La méthode pratiquée par la mère est sinistre : n’informant personne de ses grossesses, elle accouche seule dans les toilettes de sa maison puis, à l’aide d’une serviette, étouffe le nouveau-né. Ce macabre scénario se répète huit fois. Une fois le nourrisson décédé, elle place le corps dans un sac poubelle et, excepté les deux premiers corps enterrés dans le jardin de la première propriété, elle place les autres dans le garage ou le grenier de sa nouvelle maison. Son mari, Pierre-Marie COTTREZ, a toujours nié avoir été au courant de ces accouchements clandestins du fait de l’obésité de sa femme.

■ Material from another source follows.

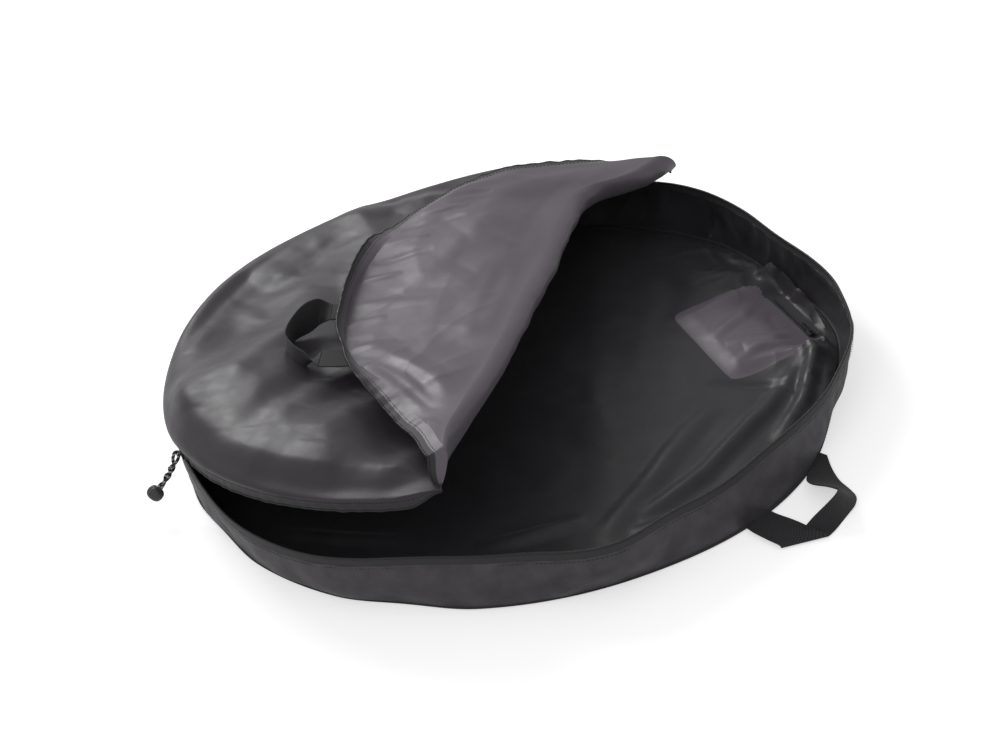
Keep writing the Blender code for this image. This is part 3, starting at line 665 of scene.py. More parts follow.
def ways_across(path, wrap=False):
    """Two directions across a path, the first level and the second upright."""
    if wrap:
        ahead = unit(np.roll(path, -1, axis=0) - np.roll(path, 1, axis=0))
    else:
        ahead = unit(np.gradient(path, axis=0))
    side = unit(np.cross(ahead, UP) + 1e-9)
    return side, np.cross(side, ahead)


# %% Rings joined into one skin
def face_out(made):
    """Turns a closed mesh so that its faces point outwards, by its volume's sign."""
    mesh = made.data
    mesh.calc_loop_triangles()
    corners = np.empty(len(mesh.loop_triangles) * 3, np.int32)
    mesh.loop_triangles.foreach_get("vertices", corners)
    points = np.empty(len(mesh.vertices) * 3)
    mesh.vertices.foreach_get("co", points)
    triangles = points.reshape(-1, 3)[corners.reshape(-1, 3)]
    if np.linalg.det(triangles).sum() < 0:
        mesh.flip_normals()


def ring_mesh(name, rings, run, flat, materials, wrap=False, sharp_deg=40):
    """Joins rings of points into one closed skin.

    run holds each ring's metres along, and flat each side's metres round, with one
    more value for the side where the ring closes.
    """
    count, sides = rings.shape[:2]
    quads = grid_faces(count, sides + 1, wrap)
    rows, cols = np.divmod(quads, sides + 1)
    woven = np.stack([run[rows % count], flat[cols]], axis=-1).reshape(-1, 2)
    faces = (rows * sides + cols % sides).tolist()
    if not wrap:
        faces.append(list(range(sides))[::-1])
        faces.append(list(range((count - 1) * sides, count * sides)))
        caps = np.stack([np.tile(flat[:-1], 2)] * 2, axis=1)
        woven = np.concatenate([woven, caps])
    points = rings.reshape(-1, 3)
    made = mesh_object(name, points, faces, materials, None, sharp_deg, woven)
    face_out(made)
    return made


# %% A tube along a path
def tube(name, path, radius, material, sides=10, wrap=False, ripple=0.0, pitch=0.0024):
    """A round or rippled tube: radius times 1 + ripple x sin(2 pi s / pitch)."""
    path = np.asarray(path, float)
    run = run_along(path)
    if ripple:
        places = np.linspace(0, run[-1], int(run[-1] / pitch * 4) + 1)
        path = np.stack([np.interp(places, run, path[:, i]) for i in range(3)], axis=1)
        run = places
    side, up = ways_across(path, wrap)
    size = radius * (1 + ripple * np.sin(2 * np.pi * run / pitch))
    turn = np.arange(sides) * 2 * np.pi / sides
    circle = np.cos(turn)[None, :, None] * side[:, None] + np.sin(turn)[None, :, None] * up[:, None]
    rings = path[:, None] + circle * size[:, None, None]
    flat = radius * np.arange(sides + 1) * 2 * np.pi / sides
    return ring_mesh(name, rings, run, flat, [material], wrap, 60)


# %% The seam of wall and foot
BINDING_R, BINDING_OUT, BINDING_Z = 0.0022, 0.0005, 0.0026
round_foot = np.arange(0, 360, 1.0)
seam_path = polar(foot_radius(round_foot) + BINDING_OUT, round_foot, BINDING_Z)
seam = tube("base_binding", seam_path, BINDING_R, BINDING, wrap=True)
settle(seam, "base", "binding", "base_seam")

# %% [markdown]
# ## The floor
# The floor is a loose lining. It lies flat under the lid, bunches against the wall
# on the right and runs in long soft folds beside the wall across the open part.

# %% The pocket's place on the floor
POCKET_DEG, POCKET_TURN_DEG, POCKET_FROM_EDGE = -35.3, 7.6, 0.039
POCKET_MIDDLE = polar(BASE_R - POCKET_FROM_EDGE, POCKET_DEG)
POCKET_IN = -polar(1.0, POCKET_DEG + POCKET_TURN_DEG)
POCKET_AHEAD = np.array([-POCKET_IN[1], POCKET_IN[0], 0.0])


def zip_clear(x, y):
    """0 along the pocket's zip, where the lining lies flat, and 1 away from it."""
    run = (x - POCKET_MIDDLE[0]) * POCKET_AHEAD[0] + (y - POCKET_MIDDLE[1]) * POCKET_AHEAD[1]
    reach = (x - POCKET_MIDDLE[0]) * POCKET_IN[0] + (y - POCKET_MIDDLE[1]) * POCKET_IN[1]
    beside = smooth(reach, 0.02, 0.11) + smooth(-reach, 0.014, 0.026)
    return beside + smooth(np.abs(run), 0.060, 0.085)


print("pocket at", POCKET_MIDDLE.round(4))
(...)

C’est le 24 juillet 2010 que les premiers corps sont découverts : le nouveau propriétaire de la demeure dans laquelle résidait Dominique COTTREZ trouve deux sacs plastiques enterrés dans le jardin. Il fait appel aux services de gendarmerie d’Arleux qui découvrent à l’intérieur deux corps de nouveau-nés. Suite à cette découverte, ils interrogent Dominique COTTREZ, la fille de l’ancien propriétaire, le 27 juillet 2010. Cette dernière avoue immédiatement le meurtre de six autres nourrissons en indiquant le lieu où se trouvent les corps. Une instruction est ouverte durant laquelle Dominique COTTREZ tentera de justifier ses actes par des viols qu’elle aurait subi de la part de son propre père. Craignant que les enfants qu’elle portait ne soient de lui, elle aurait accouché clandestinement et tué les nourrissons. Mais, lors du procès en 2015, elle avouera avoir menti et n’avoir jamais été agressée sexuellement par son père. Dominique COTTREZ, placée en détention provisoire, obtiendra une remise en liberté sous contrôle judiciaire en août 2012 dans l’attente du procès.

 

Un procès inédit en termes de prescription

En raison de la date approximative de commission des infractions, sept infanticides sur huit ne pourraient être poursuivis en raison de l’extinction de l’action publique. Innocence en Danger, partie civile dans cette affaire, refuse cette impunité et demande, in fine, le jugement de Dominique COTTREZ pour les huit infanticides. En juin 2013, la Cour d’appel de Douai renvoie Dominique COTTREZ devant la Cour d’assises et accepte donc le report du point de départ du délai de prescription. Les avocats de la Défense se pourvoient en cassation afin de dénoncer cette décision contra legem (contraire aux dispositions légales) et de faire valoir l’efficacité de la prescription. En octobre 2013, la Cour de cassation annule la décision de renvoi devant la Cour d’assises et se range donc aux côtés des prétentions de la Défense.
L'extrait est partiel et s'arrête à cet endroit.